As a 21st century citizen I am a touch insulted by this statement “far more complex than anything we can do today in a lab.” As if CRISPR wasn’t now a genetic wrench we can buy on-line. And to say corn was a “weedy grass” is to blaspheme corn’s origin, despite it may strike the right chord. While “weedy” is appropriate in view of our modern corn’s monolith, we ought ask why our ancestors adopted corn as a companion species, unless this weedy thing was useful.
The average Corn Belt Goliath averages 18 rows, 800 kernels, 12-16 inch cobs and runs to 300 plus bushels per acre, US average about 150 bushels, on some 89 million U.S. acres, globally 200 million, all of which had this weedy grandmother, adopted by some indigenous prospector 8 or 9 thousand years previous. A moment as would turn hunter gatherers into farmers and to make the world safe for villages, bankers and student loans.
To call native corn a weedy grass is to ignore the obvious, for our ancestors this diminutive grass was a food, soon after a reliance, one they took home and cultivated. Original teosinte was a two inch long cob with eight rows of tiny hard kernels. The kernels so hard to be known as flint corn. Think popcorn. Ever have popcorn flour? Probably not. This lowly “weedy” plant was a major food find and why it got taken home and made an enterprise of the New World.
A new method of carbon dating has moved the moment of corn’s “domestication” to something like 2500-3000 years ago. What previous carbon dating had placed at 8-5 thousand years is now 2-3 thousand years. Previously carbon dating used the wood char at the site to date the remains of the corn found. Turns out these campsites may have been in use for a thousand years by the time the inhabitants began the transformation of corn from its native source. With accelerator mass spectography, the necessary sample size for dating purposes has been reduced to as little as 1/200th of a gram of this archeological corn, in turn destroyed for the individual counting of carbon 14 atoms, and the time since last alive. Now 2300-2400 years ago.
A question remains, how did modern corn happen from such humble beginnings? What the Smithsonian article challenged a modern lab couldn’t do. Plant genetics are now quite different from the earlier GMOs, including its franken-food fears. With CRISPR, genetics now has a degree of accuracy previously unavailable.

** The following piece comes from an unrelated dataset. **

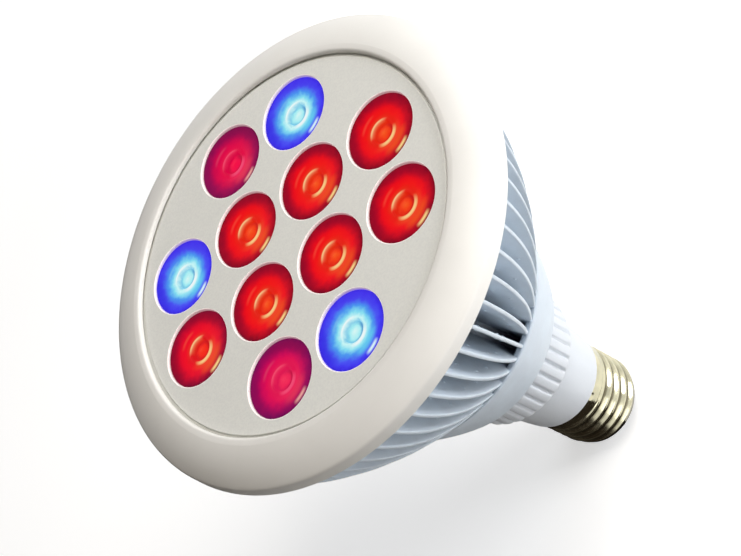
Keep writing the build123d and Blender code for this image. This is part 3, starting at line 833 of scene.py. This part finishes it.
class BULB_OT_heat_sink(bpy.types.Operator):
    """The casting: a collar, a core, a rim and sixty leaning fins with their pin marks"""

    bl_idname = "bulb.heat_sink"
    bl_label = "Heat sink"

    def execute(self, context):
        sizes = sizes_in_mm()
        fin = fin_with_pin_marks(sizes.fin_thickness, sizes.fin_lean)
        fins = copies_round(fin, sizes.fin_count, sizes.fin_phase)
        z_pad, z_rim = low(board_box, 2) - PAD_THICKNESS, low(plate_box, 2)
        z_floor = z_collar + COLLAR_FLOOR
        foot, top = (COLLAR_FOOT_RADIUS, z_collar), (COLLAR_TOP_RADIUS, z_collar_top)
        corners = [(BORE_RADIUS, z_collar, 0.3), (*foot, 0.7)]
        corners += bulged(foot, top, COLLAR_HOLLOW)
        corners += [(*top, 0.5), (COLLAR_TOP_RADIUS - COLLAR_WALL, z_collar_top, 0.5),
                    (COLLAR_FOOT_RADIUS - COLLAR_WALL, z_floor, 1.0), (CORE_RADIUS, z_floor, 1.0),
                    (CORE_RADIUS, z_dish - CORE_FLARE, 2.0), (CORE_RADIUS + CORE_FLARE, z_dish, 3.0),
                    (DISH_RADIUS, z_dish, 2.0), (rim_radius, z_dish + DISH_HEIGHT, 2.0),
                    (rim_radius, z_rim, 0), (rim_radius - RIM_WIDTH, z_rim, 0),
                    (rim_radius - RIM_WIDTH, z_pad, 0), (WIRE_HOLE_RADIUS, z_pad, 0),
                    (WIRE_HOLE_RADIUS, z_dish, 0), (BORE_RADIUS, z_dish, 0)]
        body = turned("casting", rounded(corners), steps=CASTING_SIDES)
        piece = join("heat_sink_casting", [body] + fins)
        settle(piece, powder_coat_white(context.scene.bulb_colours.casting), "white_casting", "heat_sink")
        return {"FINISHED"}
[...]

Our fields, pastures, orchards, paddies and gardens are inhabited by highly modified plants, whose resemblance to their original form is dim. Still the question, how did they do it? How did they take corn from not-ready-for-prime-time to the Corn Belt Goliath? We know the mechanism, save the best and biggest seed, plant it, let these plants have carnal knowledge and save the offspring. The pertinent question, how long did it take for this method to demonstrate benefit? None of our ancestors in those caves west of Mexico City were PhD plant breeders. No Mendels, no Monsanto. How did they overcome the desire to eat the best seed and plant the runts?
Religion probably had something to do with it, to suggest religion is what made hunters into farmers. Any right-thinking dirtball will forego eating the good stuff if he/she thinks God ought get first choice. They saved the big cob for God or gods. The following spring it was still in the collection plate, they planted this seed in God’s honor. We know where this plot goes; bigger crop, longer ears, more kernels. Wild maize went from a “weedy grass” to life-saving, urban-sprawl corn in a surprisingly short time. The difference between wild teosinte and modern corn is the regulation of five genes. Five genes provide more rows, longer cob, softer kernels, shorter growing season. For native practitioners, this act of seed selection was worship, we know it as science.
Corn may have proceeded from a weedy grass to civilization’s tent pole in a century or two, maybe even in the memory of these people. As may explain why the Olmec, the Maya, the Aztec built their pyramids and filleted the hearts of slaves and virgins. Because they had witnessed how an act of worship had turned a weedy grass into the chance of civilization. They didn’t yet know that God was science.